By Brad Reynolds
Without the St. Mary’s Canal, the Milk River would run dry six of every ten years. Without the St. Mary’s Canal, over 140,000 acres could see up to a ninety percent decrease in water flow. Without the St. Mary’s Canal, the communities of Havre, Chinook, and the Fort Belknap Indian Reservation could lose their sole source of drinking water.
On May 17, 2020, the St. Mary’s Canal failed.
Drop #5, the last concrete drop structure along the 29-mile canal, collapsed, limiting the flow of water to the Milk River, in turn affecting residents across five conservation districts and a couple hundred miles of Canada.
“This was not a small issue. For people on the Hi-Line, this is their livelihood,” says Sarah Hitchcock, coordinator of the Milk River Watershed Alliance (MRWA).
For more than a decade, MRWA (along with Milk River irrigators and the St. Mary’s Rehabilitation Working Group) has warned of Saint Mary’s impending failure. The canal was among the country’s first five federal water projects, approved in 1903 by the newly formed Reclamation Service (now the Bureau of Reclamation). Much of it was dug by hand, with steam-powered machinery, and horse-drawn scrapers. At its completion in 1922, St. Mary’s Canal was celebrated as a modern marvel.
Today, it is a relic.
“Major components are crumbling. St. Mary’s and the Milk River Project are in desperate need of repair,” Hitchcock explains.

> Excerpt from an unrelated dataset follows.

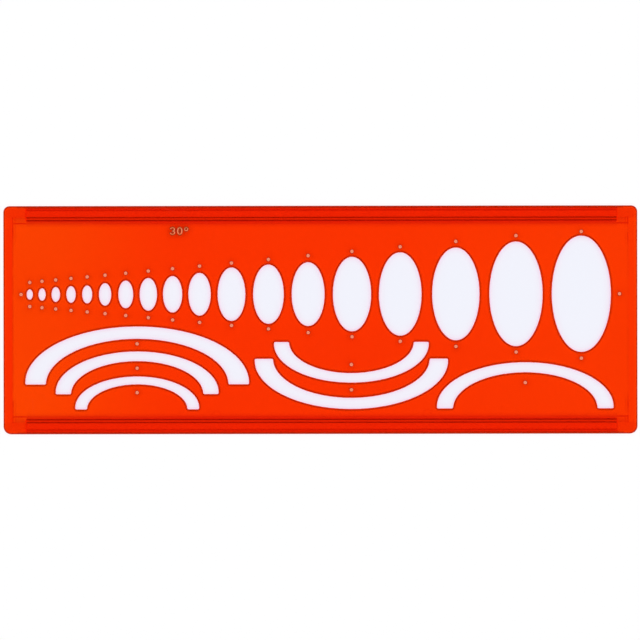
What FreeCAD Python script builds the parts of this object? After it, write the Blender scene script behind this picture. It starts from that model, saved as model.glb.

While the Bureau of Reclamation ultimately owns the canal, a cost-share agreement was made between the federal government and irrigators in 1922, in which irrigators accepted all costs for operation, maintenance, and replacement. Today, those expenses number in the tens of millions—a bill that irrigators cannot afford to pay on their own. MRWA is one of a number of groups urging Congress to reassess that allocation and make the canal’s rehabilitation more affordable for everyone involved.
“The Milk River is over 700 miles long. It’s not just irrigators. There aren’t many people along the Milk who aren’t affected by these structures,” Hitchcock explains.
Recreation and tourism along the Hi-Line are significantly impacted by the Milk River. Fresno Reservoir, which is formed by the damming of the Milk, is one of Montana’s best warm water fisheries. Each year (with the exception of 2020), the Fresno Walleye Challenges generates an economic boost to the Havre area. Nearly 200 miles east, Glasgow sees an annual boost to its economy from the Milk River Catfish Classic.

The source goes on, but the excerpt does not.